Lippert’s areas of academic interest are interdisciplinary research on community peace and conflict management and their links to natural resource distribution and use, particularly with respect to desertification and water scarcity.

Project Resources & Sustainability 

Project: Doing Peace in Drylands

Global warming, desertification and water scarcity are severely challenging the living conditions of rural populations. However, natural resource depletion and competing forms of use do not necessarily lead to violent conflicts, as recent research shows. They also present an opportunity for environmental cooperation, community empowerment and conflict prevention, while the literature on climate change and conflict suffers from a case selection bias, which leads to neglect of the peaceful outcome option. In order to understand the dynamics present in a climate change and conflict context, researchers are encouraged to increasingly focus on peaceful and nonviolent contexts.
The proposed project takes up this idea.
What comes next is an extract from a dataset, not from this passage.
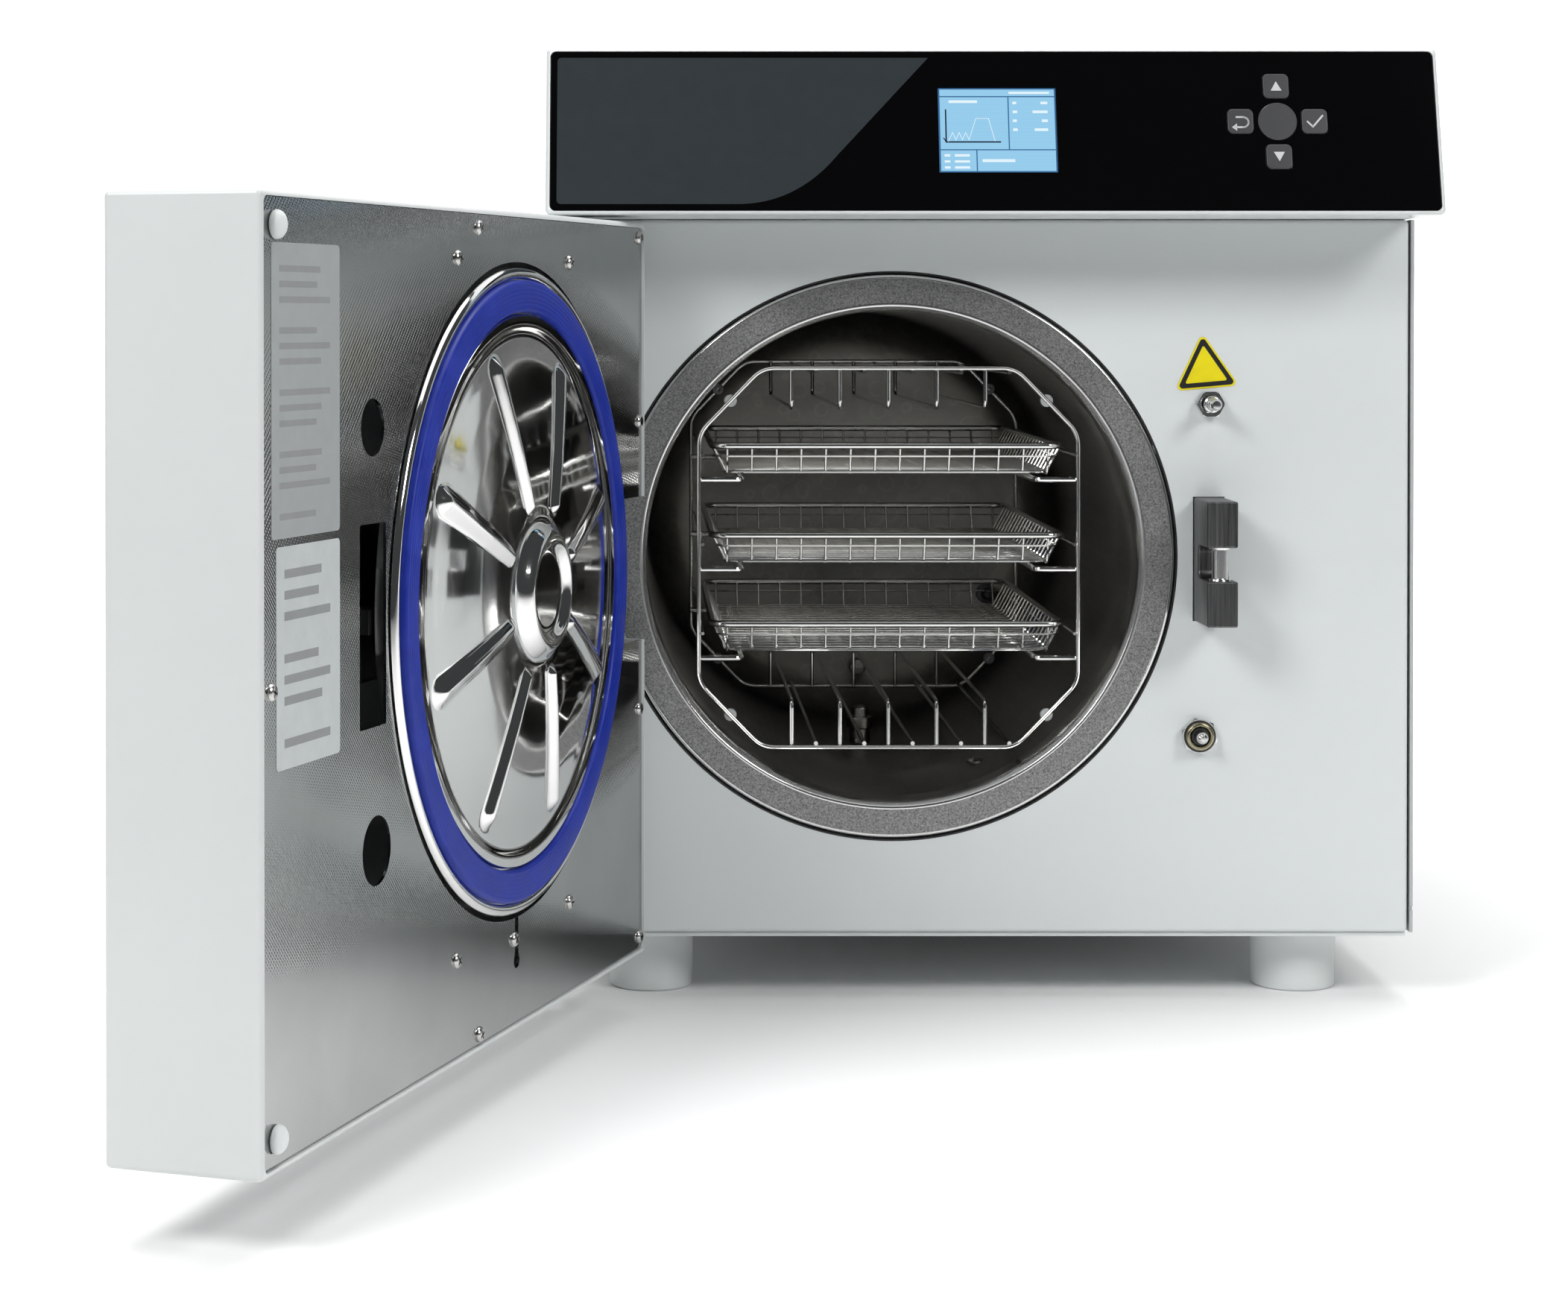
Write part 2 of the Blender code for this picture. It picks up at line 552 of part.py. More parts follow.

It investigates the daily practices of small-scale farmers in the region south of Bouhedma National Park by asking the following research questions:
– How do they navigate daily natural resource challenges?
– How do they adapt to land degradation and ecological deprivation?
– What role do women play in this context and how is gender presented?
The project contributes to a better understanding of how rural communities in drylands negotiate natural resources on a daily basis and the consequences this has for (local) peace and conflict prevention.